--- Start DATA LINES ---

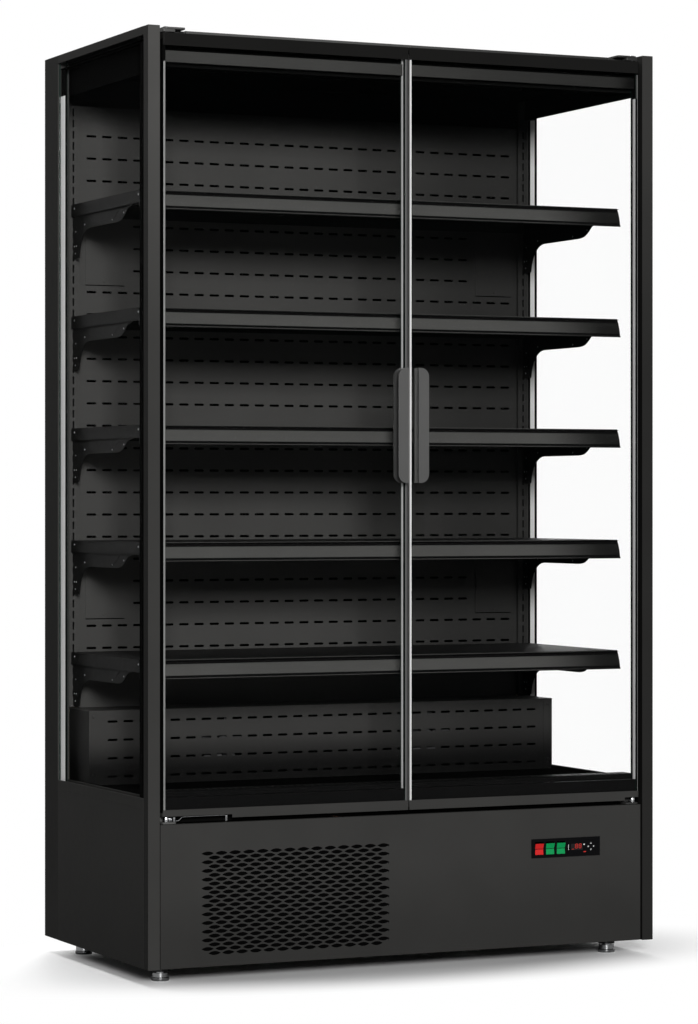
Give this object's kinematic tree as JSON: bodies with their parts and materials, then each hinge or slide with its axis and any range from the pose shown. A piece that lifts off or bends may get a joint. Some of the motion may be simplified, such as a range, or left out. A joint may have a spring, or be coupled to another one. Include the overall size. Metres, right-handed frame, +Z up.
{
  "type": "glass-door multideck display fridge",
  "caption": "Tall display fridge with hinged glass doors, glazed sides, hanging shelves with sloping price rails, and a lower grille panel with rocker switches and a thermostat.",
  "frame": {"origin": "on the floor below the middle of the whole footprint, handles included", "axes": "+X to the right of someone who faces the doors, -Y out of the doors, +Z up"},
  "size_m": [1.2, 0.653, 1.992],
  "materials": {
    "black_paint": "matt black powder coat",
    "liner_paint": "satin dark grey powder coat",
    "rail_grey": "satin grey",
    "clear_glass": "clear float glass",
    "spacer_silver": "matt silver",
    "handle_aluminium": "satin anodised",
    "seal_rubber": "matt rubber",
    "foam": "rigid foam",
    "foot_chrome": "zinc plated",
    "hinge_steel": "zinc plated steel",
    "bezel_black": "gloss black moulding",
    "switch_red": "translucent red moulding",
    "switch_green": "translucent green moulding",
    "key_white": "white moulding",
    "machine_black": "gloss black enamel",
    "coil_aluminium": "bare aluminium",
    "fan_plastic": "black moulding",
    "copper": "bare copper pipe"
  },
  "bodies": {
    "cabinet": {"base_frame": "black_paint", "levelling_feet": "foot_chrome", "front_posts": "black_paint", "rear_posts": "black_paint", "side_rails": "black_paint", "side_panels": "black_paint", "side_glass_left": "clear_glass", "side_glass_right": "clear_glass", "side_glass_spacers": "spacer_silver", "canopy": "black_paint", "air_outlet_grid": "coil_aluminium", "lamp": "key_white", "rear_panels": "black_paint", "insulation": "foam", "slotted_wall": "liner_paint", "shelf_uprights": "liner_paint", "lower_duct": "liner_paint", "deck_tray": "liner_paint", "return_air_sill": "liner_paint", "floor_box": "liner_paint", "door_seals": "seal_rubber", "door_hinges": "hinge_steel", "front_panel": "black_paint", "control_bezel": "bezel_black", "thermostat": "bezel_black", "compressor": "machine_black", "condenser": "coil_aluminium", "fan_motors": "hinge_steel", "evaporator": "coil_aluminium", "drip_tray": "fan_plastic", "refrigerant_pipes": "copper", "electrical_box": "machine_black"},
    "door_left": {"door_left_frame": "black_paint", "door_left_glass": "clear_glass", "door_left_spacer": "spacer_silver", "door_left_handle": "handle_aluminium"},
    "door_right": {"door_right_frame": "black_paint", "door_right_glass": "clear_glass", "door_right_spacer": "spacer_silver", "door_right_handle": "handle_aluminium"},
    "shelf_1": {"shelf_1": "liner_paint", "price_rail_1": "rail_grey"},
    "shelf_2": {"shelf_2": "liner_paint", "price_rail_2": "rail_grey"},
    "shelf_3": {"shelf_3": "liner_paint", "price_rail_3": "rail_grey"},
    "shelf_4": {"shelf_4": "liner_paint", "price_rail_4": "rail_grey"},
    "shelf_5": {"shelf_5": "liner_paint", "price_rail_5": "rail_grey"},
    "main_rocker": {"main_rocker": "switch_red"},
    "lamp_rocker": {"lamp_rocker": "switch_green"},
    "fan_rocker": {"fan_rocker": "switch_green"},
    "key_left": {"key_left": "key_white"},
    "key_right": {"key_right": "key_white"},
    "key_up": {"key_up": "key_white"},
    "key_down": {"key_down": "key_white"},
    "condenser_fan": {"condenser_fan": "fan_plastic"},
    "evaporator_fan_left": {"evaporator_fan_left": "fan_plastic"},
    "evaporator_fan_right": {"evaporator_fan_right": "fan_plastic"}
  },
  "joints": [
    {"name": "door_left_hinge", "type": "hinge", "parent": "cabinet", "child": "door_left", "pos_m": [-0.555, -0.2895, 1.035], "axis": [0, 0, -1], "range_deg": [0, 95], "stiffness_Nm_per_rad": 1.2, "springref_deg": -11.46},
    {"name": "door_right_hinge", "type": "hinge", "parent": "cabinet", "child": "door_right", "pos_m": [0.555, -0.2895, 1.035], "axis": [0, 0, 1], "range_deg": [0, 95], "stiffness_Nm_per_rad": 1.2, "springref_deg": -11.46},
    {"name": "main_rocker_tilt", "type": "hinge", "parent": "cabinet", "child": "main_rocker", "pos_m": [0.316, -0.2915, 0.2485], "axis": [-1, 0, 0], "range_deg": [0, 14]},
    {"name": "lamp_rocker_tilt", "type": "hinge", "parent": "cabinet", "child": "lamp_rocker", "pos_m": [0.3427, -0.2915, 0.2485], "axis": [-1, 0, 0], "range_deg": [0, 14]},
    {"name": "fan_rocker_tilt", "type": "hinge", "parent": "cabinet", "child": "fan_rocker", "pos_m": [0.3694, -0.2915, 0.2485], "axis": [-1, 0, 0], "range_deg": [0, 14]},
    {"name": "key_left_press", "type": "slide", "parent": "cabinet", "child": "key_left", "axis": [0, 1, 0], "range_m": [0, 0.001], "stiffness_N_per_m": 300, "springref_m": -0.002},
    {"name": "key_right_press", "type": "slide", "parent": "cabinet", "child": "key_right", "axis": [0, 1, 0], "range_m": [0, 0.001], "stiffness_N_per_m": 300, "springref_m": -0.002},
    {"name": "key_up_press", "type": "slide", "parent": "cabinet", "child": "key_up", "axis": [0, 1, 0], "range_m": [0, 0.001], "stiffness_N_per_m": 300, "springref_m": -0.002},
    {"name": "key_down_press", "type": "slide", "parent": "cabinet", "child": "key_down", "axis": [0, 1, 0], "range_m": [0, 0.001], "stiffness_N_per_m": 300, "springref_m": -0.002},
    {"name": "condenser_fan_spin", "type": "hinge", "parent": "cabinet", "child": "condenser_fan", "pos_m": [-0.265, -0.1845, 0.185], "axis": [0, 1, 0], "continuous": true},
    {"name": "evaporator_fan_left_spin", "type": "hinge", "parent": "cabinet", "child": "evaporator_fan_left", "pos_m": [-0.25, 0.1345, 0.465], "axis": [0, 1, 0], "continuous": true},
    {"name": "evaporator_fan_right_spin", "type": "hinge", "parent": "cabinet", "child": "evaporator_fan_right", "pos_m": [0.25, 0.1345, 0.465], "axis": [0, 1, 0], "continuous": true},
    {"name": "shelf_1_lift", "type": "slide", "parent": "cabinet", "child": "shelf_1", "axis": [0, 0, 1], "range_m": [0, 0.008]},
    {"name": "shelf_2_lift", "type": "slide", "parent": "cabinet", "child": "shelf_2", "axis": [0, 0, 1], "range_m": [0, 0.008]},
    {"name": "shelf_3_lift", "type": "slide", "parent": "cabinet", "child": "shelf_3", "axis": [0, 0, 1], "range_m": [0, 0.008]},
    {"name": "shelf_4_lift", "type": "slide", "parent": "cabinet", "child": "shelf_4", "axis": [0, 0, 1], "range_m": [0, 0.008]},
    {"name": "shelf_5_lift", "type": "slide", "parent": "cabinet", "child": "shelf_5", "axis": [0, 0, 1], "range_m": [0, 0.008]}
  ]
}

--- End DATA LINES ---

▶ _AIM OF THE EXERCISE_:
Your task is to return the full listing exactly as it was given.

▶ _IN RESPONSE_:
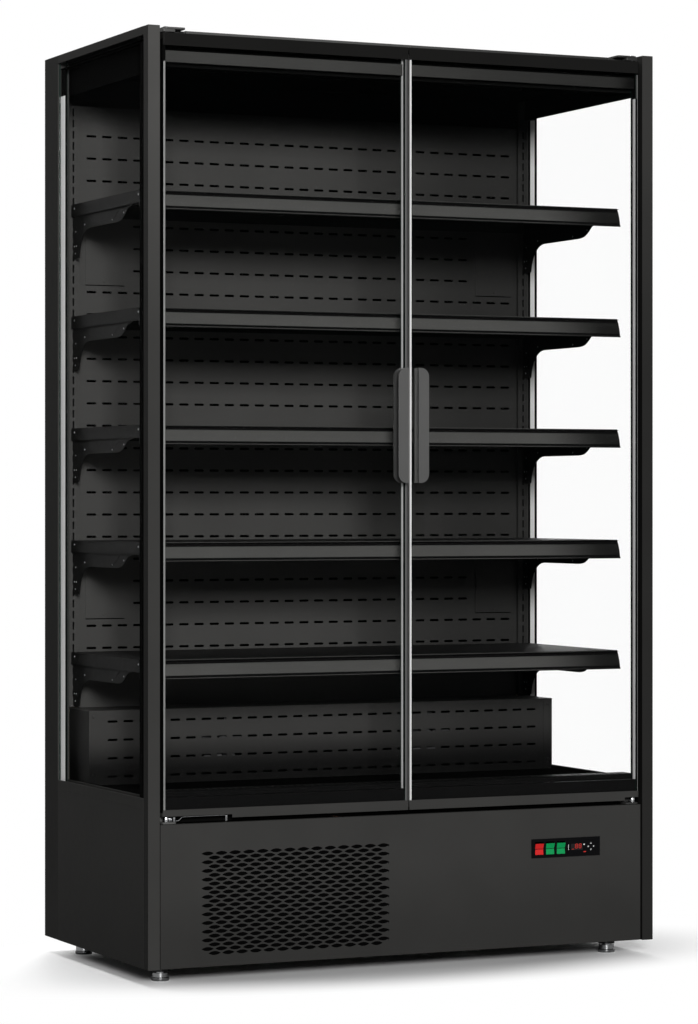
Give this object's kinematic tree as JSON: bodies with their parts and materials, then each hinge or slide with its axis and any range from the pose shown. A piece that lifts off or bends may get a joint. Some of the motion may be simplified, such as a range, or left out. A joint may have a spring, or be coupled to another one. Include the overall size. Metres, right-handed frame, +Z up.
{
  "type": "glass-door multideck display fridge",
  "caption": "Tall display fridge with hinged glass doors, glazed sides, hanging shelves with sloping price rails, and a lower grille panel with rocker switches and a thermostat.",
  "frame": {"origin": "on the floor below the middle of the whole footprint, handles included", "axes": "+X to the right of someone who faces the doors, -Y out of the doors, +Z up"},
  "size_m": [1.2, 0.653, 1.992],
  "materials": {
    "black_paint": "matt black powder coat",
    "liner_paint": "satin dark grey powder coat",
    "rail_grey": "satin grey",
    "clear_glass": "clear float glass",
    "spacer_silver": "matt silver",
    "handle_aluminium": "satin anodised",
    "seal_rubber": "matt rubber",
    "foam": "rigid foam",
    "foot_chrome": "zinc plated",
    "hinge_steel": "zinc plated steel",
    "bezel_black": "gloss black moulding",
    "switch_red": "translucent red moulding",
    "switch_green": "translucent green moulding",
    "key_white": "white moulding",
    "machine_black": "gloss black enamel",
    "coil_aluminium": "bare aluminium",
    "fan_plastic": "black moulding",
    "copper": "bare copper pipe"
  },
  "bodies": {
    "cabinet": {"base_frame": "black_paint", "levelling_feet": "foot_chrome", "front_posts": "black_paint", "rear_posts": "black_paint", "side_rails": "black_paint", "side_panels": "black_paint", "side_glass_left": "clear_glass", "side_glass_right": "clear_glass", "side_glass_spacers": "spacer_silver", "canopy": "black_paint", "air_outlet_grid": "coil_aluminium", "lamp": "key_white", "rear_panels": "black_paint", "insulation": "foam", "slotted_wall": "liner_paint", "shelf_uprights": "liner_paint", "lower_duct": "liner_paint", "deck_tray": "liner_paint", "return_air_sill": "liner_paint", "floor_box": "liner_paint", "door_seals": "seal_rubber", "door_hinges": "hinge_steel", "front_panel": "black_paint", "control_bezel": "bezel_black", "thermostat": "bezel_black", "compressor": "machine_black", "condenser": "coil_aluminium", "fan_motors": "hinge_steel", "evaporator": "coil_aluminium", "drip_tray": "fan_plastic", "refrigerant_pipes": "copper", "electrical_box": "machine_black"},
    "door_left": {"door_left_frame": "black_paint", "door_left_glass": "clear_glass", "door_left_spacer": "spacer_silver", "door_left_handle": "handle_aluminium"},
    "door_right": {"door_right_frame": "black_paint", "door_right_glass": "clear_glass", "door_right_spacer": "spacer_silver", "door_right_handle": "handle_aluminium"},
    "shelf_1": {"shelf_1": "liner_paint", "price_rail_1": "rail_grey"},
    "shelf_2": {"shelf_2": "liner_paint", "price_rail_2": "rail_grey"},
    "shelf_3": {"shelf_3": "liner_paint", "price_rail_3": "rail_grey"},
    "shelf_4": {"shelf_4": "liner_paint", "price_rail_4": "rail_grey"},
    "shelf_5": {"shelf_5": "liner_paint", "price_rail_5": "rail_grey"},
    "main_rocker": {"main_rocker": "switch_red"},
    "lamp_rocker": {"lamp_rocker": "switch_green"},
    "fan_rocker": {"fan_rocker": "switch_green"},
    "key_left": {"key_left": "key_white"},
    "key_right": {"key_right": "key_white"},
    "key_up": {"key_up": "key_white"},
    "key_down": {"key_down": "key_white"},
    "condenser_fan": {"condenser_fan": "fan_plastic"},
    "evaporator_fan_left": {"evaporator_fan_left": "fan_plastic"},
    "evaporator_fan_right": {"evaporator_fan_right": "fan_plastic"}
  },
  "joints": [
    {"name": "door_left_hinge", "type": "hinge", "parent": "cabinet", "child": "door_left", "pos_m": [-0.555, -0.2895, 1.035], "axis": [0, 0, -1], "range_deg": [0, 95], "stiffness_Nm_per_rad": 1.2, "springref_deg": -11.46},
    {"name": "door_right_hinge", "type": "hinge", "parent": "cabinet", "child": "door_right", "pos_m": [0.555, -0.2895, 1.035], "axis": [0, 0, 1], "range_deg": [0, 95], "stiffness_Nm_per_rad": 1.2, "springref_deg": -11.46},
    {"name": "main_rocker_tilt", "type": "hinge", "parent": "cabinet", "child": "main_rocker", "pos_m": [0.316, -0.2915, 0.2485], "axis": [-1, 0, 0], "range_deg": [0, 14]},
    {"name": "lamp_rocker_tilt", "type": "hinge", "parent": "cabinet", "child": "lamp_rocker", "pos_m": [0.3427, -0.2915, 0.2485], "axis": [-1, 0, 0], "range_deg": [0, 14]},
    {"name": "fan_rocker_tilt", "type": "hinge", "parent": "cabinet", "child": "fan_rocker", "pos_m": [0.3694, -0.2915, 0.2485], "axis": [-1, 0, 0], "range_deg": [0, 14]},
    {"name": "key_left_press", "type": "slide", "parent": "cabinet", "child": "key_left", "axis": [0, 1, 0], "range_m": [0, 0.001], "stiffness_N_per_m": 300, "springref_m": -0.002},
    {"name": "key_right_press", "type": "slide", "parent": "cabinet", "child": "key_right", "axis": [0, 1, 0], "range_m": [0, 0.001], "stiffness_N_per_m": 300, "springref_m": -0.002},
    {"name": "key_up_press", "type": "slide", "parent": "cabinet", "child": "key_up", "axis": [0, 1, 0], "range_m": [0, 0.001], "stiffness_N_per_m": 300, "springref_m": -0.002},
    {"name": "key_down_press", "type": "slide", "parent": "cabinet", "child": "key_down", "axis": [0, 1, 0], "range_m": [0, 0.001], "stiffness_N_per_m": 300, "springref_m": -0.002},
    {"name": "condenser_fan_spin", "type": "hinge", "parent": "cabinet", "child": "condenser_fan", "pos_m": [-0.265, -0.1845, 0.185], "axis": [0, 1, 0], "continuous": true},
    {"name": "evaporator_fan_left_spin", "type": "hinge", "parent": "cabinet", "child": "evaporator_fan_left", "pos_m": [-0.25, 0.1345, 0.465], "axis": [0, 1, 0], "continuous": true},
    {"name": "evaporator_fan_right_spin", "type": "hinge", "parent": "cabinet", "child": "evaporator_fan_right", "pos_m": [0.25, 0.1345, 0.465], "axis": [0, 1, 0], "continuous": true},
    {"name": "shelf_1_lift", "type": "slide", "parent": "cabinet", "child": "shelf_1", "axis": [0, 0, 1], "range_m": [0, 0.008]},
    {"name": "shelf_2_lift", "type": "slide", "parent": "cabinet", "child": "shelf_2", "axis": [0, 0, 1], "range_m": [0, 0.008]},
    {"name": "shelf_3_lift", "type": "slide", "parent": "cabinet", "child": "shelf_3", "axis": [0, 0, 1], "range_m": [0, 0.008]},
    {"name": "shelf_4_lift", "type": "slide", "parent": "cabinet", "child": "shelf_4", "axis": [0, 0, 1], "range_m": [0, 0.008]},
    {"name": "shelf_5_lift", "type": "slide", "parent": "cabinet", "child": "shelf_5", "axis": [0, 0, 1], "range_m": [0, 0.008]}
  ]
}